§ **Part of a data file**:
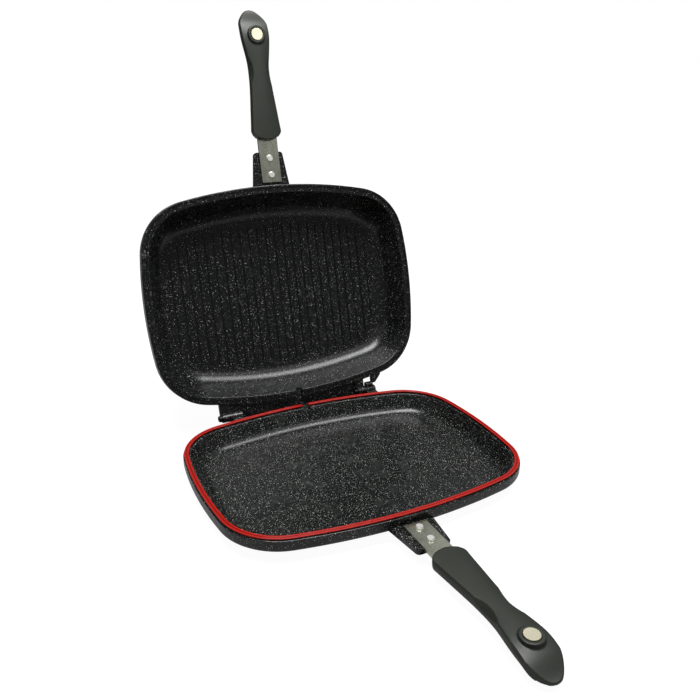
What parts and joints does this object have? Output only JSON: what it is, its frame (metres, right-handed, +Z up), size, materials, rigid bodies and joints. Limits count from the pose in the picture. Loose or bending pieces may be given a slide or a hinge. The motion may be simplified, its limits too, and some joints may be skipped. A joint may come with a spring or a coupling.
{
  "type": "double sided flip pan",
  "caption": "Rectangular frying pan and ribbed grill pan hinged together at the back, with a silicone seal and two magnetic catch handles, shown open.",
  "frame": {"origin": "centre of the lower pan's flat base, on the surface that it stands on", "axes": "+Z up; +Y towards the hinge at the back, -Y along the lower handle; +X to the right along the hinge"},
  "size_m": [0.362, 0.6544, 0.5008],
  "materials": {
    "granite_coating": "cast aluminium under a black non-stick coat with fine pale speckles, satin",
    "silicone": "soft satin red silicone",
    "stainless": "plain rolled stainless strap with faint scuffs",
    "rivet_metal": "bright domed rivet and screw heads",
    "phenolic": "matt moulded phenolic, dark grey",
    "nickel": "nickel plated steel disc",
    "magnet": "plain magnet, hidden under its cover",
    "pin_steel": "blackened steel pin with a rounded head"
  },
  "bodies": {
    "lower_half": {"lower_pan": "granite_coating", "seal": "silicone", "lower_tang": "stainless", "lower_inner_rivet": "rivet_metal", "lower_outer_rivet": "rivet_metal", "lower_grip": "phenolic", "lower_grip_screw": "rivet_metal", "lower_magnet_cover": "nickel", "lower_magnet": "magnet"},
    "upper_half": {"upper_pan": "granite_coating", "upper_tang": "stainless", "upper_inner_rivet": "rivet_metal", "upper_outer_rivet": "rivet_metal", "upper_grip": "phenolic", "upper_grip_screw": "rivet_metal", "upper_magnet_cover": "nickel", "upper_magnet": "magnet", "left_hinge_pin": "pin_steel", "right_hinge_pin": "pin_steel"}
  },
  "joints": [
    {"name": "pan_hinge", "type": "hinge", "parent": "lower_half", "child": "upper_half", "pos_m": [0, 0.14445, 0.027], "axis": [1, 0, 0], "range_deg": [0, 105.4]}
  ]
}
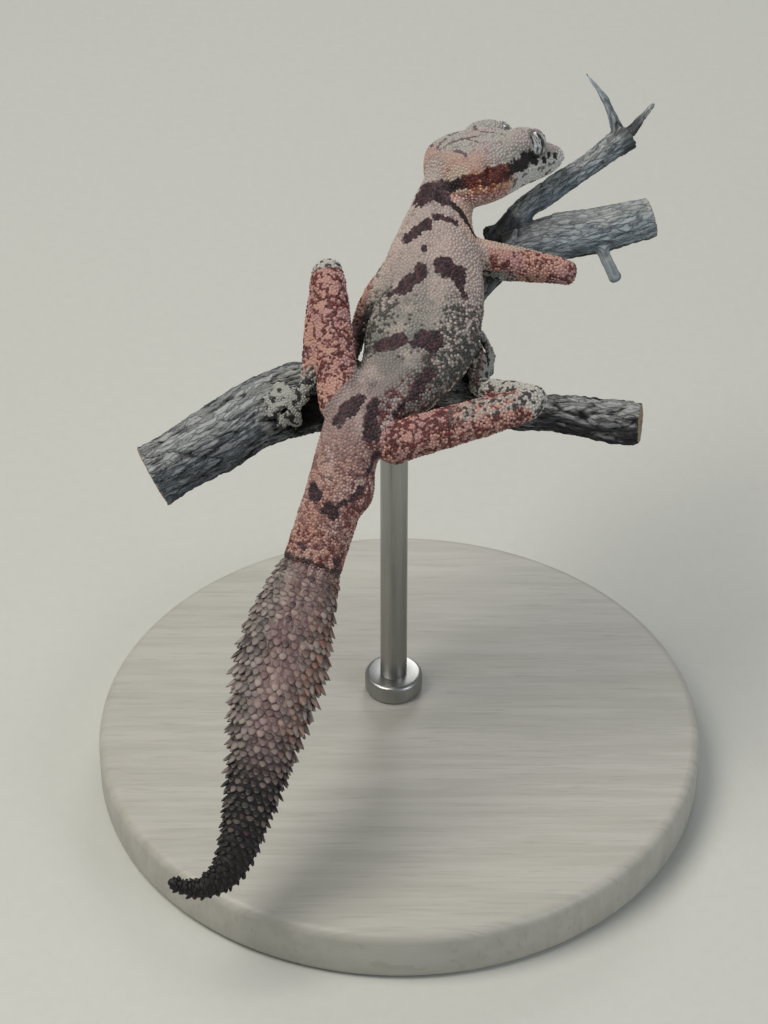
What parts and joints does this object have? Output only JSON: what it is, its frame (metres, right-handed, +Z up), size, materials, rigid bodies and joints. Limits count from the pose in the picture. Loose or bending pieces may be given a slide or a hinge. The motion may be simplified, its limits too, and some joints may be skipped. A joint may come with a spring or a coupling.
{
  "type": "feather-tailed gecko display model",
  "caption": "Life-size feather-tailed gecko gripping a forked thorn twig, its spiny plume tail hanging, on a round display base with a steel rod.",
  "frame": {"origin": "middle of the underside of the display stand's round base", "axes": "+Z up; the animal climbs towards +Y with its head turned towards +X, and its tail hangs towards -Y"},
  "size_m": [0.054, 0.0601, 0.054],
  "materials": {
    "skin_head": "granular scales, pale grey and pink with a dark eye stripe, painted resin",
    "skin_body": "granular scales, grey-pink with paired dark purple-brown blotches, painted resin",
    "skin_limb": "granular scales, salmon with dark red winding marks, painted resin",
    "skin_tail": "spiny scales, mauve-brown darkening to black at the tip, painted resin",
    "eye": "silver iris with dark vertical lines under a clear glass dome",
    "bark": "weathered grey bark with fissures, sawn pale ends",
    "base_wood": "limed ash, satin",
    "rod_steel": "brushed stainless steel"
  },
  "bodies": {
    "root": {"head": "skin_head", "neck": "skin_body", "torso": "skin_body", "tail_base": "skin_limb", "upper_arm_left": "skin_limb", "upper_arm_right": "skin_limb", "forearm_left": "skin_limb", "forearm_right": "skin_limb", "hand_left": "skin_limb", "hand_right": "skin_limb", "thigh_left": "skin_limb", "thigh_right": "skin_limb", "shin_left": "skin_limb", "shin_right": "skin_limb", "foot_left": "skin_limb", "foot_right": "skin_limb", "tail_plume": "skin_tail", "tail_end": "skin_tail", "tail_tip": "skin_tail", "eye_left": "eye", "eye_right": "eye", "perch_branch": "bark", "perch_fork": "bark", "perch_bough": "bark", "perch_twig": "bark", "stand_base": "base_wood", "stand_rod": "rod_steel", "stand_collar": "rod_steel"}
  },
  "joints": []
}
---
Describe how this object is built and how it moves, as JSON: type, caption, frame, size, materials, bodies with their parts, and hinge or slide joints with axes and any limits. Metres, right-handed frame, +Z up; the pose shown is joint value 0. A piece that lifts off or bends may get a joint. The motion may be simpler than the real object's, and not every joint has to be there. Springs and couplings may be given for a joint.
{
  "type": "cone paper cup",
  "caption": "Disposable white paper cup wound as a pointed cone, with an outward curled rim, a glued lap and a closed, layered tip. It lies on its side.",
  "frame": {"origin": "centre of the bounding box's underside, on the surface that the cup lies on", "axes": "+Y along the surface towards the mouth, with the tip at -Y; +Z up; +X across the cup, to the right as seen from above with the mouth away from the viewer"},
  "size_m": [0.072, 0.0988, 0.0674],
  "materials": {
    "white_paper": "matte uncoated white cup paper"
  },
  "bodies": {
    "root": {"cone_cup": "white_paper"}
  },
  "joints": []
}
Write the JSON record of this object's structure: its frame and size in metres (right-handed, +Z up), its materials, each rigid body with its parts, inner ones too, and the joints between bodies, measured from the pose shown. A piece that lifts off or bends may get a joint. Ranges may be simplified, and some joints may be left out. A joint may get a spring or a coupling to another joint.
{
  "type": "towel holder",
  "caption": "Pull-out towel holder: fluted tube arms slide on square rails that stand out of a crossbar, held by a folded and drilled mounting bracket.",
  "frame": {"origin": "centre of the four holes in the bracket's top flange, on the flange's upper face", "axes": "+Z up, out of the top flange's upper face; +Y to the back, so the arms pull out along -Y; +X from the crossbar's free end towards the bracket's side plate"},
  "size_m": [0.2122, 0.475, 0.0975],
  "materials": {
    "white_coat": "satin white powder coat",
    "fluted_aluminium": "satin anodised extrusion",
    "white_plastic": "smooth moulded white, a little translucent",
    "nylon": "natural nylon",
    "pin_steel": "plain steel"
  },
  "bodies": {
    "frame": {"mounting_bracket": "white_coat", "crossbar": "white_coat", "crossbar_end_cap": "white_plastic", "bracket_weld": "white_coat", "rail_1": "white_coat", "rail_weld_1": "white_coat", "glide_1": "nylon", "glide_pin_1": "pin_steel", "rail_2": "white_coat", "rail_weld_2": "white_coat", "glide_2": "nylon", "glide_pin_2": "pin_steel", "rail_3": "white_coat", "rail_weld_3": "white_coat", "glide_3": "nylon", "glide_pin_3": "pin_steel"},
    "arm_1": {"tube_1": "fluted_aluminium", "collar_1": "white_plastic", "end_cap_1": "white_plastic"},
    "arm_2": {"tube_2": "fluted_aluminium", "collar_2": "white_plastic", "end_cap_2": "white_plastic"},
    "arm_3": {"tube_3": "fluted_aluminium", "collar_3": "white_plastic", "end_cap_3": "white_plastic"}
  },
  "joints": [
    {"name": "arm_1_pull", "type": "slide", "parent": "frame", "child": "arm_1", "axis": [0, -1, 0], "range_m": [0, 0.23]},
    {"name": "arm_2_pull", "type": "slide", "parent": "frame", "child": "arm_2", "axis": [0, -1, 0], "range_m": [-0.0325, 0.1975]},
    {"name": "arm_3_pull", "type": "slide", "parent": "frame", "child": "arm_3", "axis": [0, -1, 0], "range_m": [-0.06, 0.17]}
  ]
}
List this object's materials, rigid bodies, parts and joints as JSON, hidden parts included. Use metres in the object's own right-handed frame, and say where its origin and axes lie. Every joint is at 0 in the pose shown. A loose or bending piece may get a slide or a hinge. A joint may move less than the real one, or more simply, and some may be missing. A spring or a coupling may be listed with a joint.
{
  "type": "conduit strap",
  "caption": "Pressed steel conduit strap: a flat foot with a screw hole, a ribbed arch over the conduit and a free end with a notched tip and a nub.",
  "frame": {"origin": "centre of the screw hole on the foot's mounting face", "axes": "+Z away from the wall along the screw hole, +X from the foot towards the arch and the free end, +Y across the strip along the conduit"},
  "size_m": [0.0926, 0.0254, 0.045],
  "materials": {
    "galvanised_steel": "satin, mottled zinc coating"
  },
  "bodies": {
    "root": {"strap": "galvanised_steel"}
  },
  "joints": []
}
==
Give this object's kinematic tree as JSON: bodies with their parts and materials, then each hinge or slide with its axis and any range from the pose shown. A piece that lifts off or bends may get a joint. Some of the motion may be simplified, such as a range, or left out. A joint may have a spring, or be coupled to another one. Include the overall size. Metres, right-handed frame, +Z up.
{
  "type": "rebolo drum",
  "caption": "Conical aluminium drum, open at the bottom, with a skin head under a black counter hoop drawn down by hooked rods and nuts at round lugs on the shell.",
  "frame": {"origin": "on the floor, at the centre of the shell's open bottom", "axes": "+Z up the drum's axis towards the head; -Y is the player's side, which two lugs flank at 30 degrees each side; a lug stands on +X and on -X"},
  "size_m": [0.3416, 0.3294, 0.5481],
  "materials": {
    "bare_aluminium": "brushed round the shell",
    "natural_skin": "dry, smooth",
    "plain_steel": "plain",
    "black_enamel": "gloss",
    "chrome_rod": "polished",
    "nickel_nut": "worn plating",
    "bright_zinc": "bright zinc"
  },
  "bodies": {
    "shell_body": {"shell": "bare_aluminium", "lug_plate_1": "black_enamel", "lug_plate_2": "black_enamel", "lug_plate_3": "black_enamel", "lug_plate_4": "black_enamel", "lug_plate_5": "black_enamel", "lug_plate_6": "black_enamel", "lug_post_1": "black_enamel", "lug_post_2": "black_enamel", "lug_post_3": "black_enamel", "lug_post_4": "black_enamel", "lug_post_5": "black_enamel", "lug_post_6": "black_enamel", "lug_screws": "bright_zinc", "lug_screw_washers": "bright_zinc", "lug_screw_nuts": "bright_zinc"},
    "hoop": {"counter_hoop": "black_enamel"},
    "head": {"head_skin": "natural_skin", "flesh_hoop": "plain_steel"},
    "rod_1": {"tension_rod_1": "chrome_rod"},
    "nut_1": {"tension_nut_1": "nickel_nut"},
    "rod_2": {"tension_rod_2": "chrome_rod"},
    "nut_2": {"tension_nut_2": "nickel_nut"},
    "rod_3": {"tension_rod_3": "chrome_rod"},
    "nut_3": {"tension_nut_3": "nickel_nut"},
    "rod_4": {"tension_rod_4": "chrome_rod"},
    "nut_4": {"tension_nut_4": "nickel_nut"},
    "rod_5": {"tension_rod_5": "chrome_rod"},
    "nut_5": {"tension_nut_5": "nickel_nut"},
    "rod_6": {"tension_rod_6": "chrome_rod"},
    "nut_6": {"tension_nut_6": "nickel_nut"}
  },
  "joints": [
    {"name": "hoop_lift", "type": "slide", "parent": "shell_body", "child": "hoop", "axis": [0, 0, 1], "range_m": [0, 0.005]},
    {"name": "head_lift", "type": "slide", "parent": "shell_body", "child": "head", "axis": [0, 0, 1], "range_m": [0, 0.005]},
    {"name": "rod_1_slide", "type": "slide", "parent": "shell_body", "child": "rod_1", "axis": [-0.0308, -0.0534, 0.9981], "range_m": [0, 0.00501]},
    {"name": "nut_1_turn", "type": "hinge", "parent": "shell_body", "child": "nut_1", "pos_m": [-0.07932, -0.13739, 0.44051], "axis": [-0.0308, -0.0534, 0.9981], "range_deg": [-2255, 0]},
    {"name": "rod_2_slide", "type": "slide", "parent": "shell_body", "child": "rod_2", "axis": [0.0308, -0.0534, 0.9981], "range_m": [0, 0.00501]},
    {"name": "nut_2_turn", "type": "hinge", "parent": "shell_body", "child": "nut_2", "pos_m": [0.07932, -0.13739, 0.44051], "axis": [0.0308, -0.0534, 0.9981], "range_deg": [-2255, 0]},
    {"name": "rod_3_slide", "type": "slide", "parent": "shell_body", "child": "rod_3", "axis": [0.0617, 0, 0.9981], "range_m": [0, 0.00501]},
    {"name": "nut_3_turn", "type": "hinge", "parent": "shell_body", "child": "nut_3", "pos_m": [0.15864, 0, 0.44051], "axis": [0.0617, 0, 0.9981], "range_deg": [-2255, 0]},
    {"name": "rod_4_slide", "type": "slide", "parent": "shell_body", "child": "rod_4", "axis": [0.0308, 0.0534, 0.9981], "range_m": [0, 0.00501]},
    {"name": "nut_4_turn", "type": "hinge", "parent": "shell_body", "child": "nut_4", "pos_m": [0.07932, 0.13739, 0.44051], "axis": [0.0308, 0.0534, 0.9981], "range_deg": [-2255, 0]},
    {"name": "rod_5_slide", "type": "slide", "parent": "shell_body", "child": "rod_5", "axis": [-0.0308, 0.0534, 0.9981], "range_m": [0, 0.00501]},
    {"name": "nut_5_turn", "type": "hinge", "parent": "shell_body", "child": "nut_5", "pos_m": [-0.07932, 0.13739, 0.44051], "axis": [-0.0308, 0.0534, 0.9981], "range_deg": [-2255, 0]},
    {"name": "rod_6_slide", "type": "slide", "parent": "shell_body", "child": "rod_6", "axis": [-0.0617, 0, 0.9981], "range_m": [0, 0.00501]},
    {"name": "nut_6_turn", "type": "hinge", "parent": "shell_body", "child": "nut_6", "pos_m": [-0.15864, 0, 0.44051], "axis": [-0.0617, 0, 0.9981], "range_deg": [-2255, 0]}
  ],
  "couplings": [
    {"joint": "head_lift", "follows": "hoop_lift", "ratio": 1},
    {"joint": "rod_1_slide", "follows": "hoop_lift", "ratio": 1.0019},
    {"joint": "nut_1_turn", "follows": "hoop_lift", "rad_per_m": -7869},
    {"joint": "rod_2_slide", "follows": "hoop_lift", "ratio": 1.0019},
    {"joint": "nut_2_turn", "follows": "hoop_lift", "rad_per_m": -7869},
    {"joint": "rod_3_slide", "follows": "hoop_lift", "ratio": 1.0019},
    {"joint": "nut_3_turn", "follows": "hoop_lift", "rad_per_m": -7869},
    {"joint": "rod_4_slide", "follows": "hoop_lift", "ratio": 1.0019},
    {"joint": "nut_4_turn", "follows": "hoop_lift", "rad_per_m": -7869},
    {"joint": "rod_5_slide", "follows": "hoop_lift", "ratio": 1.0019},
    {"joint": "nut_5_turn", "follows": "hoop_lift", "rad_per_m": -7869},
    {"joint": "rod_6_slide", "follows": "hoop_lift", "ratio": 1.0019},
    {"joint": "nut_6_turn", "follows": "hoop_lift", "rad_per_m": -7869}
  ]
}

§ **TO BE DONE**:
Exactly how many lines contain "their"? State the number and nothing else.

§ **SOLVED EXERCISE**:
2